Tuesday’s school shooting in southern Maryland that left the shooter dead and two students wounded increasingly appears to be the action of a lovesick teenager.
Authorities on Wednesday released a few additional details into the shooting at Great Mills High School in St. Mary’s County.
Austin Rollins, 17, was killed after shooting a schoolmate, 16-year-old Jaelynn Willey. A school resource officer got there within a minute and fired a shot at Willey, but it’s not yet clear whether Rollins was killed by the officer’s bullet or took his own life.
A 14-year-old boy who was shot in the thigh during the encounter was released Wednesday from a hospital.
The St. Mary’s County Sheriff’s Office said Wednesday that Rollins and the girl had been in a relationship that recently ended. Authorities had previously only said that the two had had a relationship of some sorts.
“All indications suggest the shooting was not a random act of violence,” police said in a statement.
St. Mary’s County Sheriff Tim Cameron said earlier that a precise determination of Rollins’ motive may be impossible now that he is dead.
The girl, Jaelynn Willey, was still fighting for her life at the University of Maryland Prince George’s Hospital Center. A fundraising page to help Willey’s family has raised more than $54,000.
Hospital spokesman Michael Schwartzberg said in an email Wednesday night that she remained in critical condition.
Attempts to reach Rollins’ family were unsuccessful.
A day after the eruption of gun violence in one of the sleepy community’s schools, the few residents who ventured out amid a snowstorm blanketing the East Coast praised the school resource officer who responded, Deputy First Class Blaine Gaskill.
“He did a very, very good job,” said Sharon Eglinton, manager of a cafe in nearby Leonardtown.
Eglinton, herself a Great Mills alumna, noted that Rollins, was by all accounts a good student who had not shown any warning signs. She said she thinks the best way to prevent future school shootings is to install metal detectors at schools.

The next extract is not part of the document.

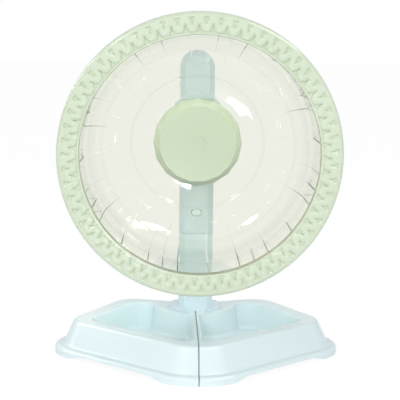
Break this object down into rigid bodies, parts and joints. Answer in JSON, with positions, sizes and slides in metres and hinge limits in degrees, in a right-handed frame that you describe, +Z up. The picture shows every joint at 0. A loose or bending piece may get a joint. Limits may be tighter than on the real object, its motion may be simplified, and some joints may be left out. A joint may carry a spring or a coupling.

“I have no problem paying for it,” she said. “If you can protect people getting on a plane with metal detectors, you can protect people in schools.”
While investigators are still determining whether Rollins took his own life or was killed by the officer’s bullet, Cameron credited Gaskill with preventing any more loss of life.
Cameron said Gaskill, a six-year veteran with SWAT team training, responded within a minute and fired his weapon simultaneously with a final shot fired by Rollins. The officer was unharmed.
Gaskill was praised a couple of years ago for his handling of a confrontation with an armed suspect.
A Maryland man was charged in 2016 after he was accused of confronting Gaskill with a gun at an apartment in an incident captured on body camera video. Gaskill can be heard in the video giving several commands to drop the gun before the man eventually complies.
The Enterprise, a local newspaper, reports Cameron said at the time that Gaskill had “used exemplary judgment.”
On Wednesday, authorities said the Glock handgun used in the shooting was legally owned by Rollins’ father. In Maryland it is illegal for anyone under age 21 to possess a handgun unless it is required for their employment.
People who knew Rollins were trying to make some kind of sense of Tuesday’s hometown horror.
“Never in a million years could I have imagined he would do something like this,” said Adlai Traver, 18, who attended Great Mills and knew all three kids involved in the shooting. He recalled playing cards with Rollins during band class when the fellow percussionists had a little down time during class. “I was in the car when I heard it was him. I pulled over and almost puked.”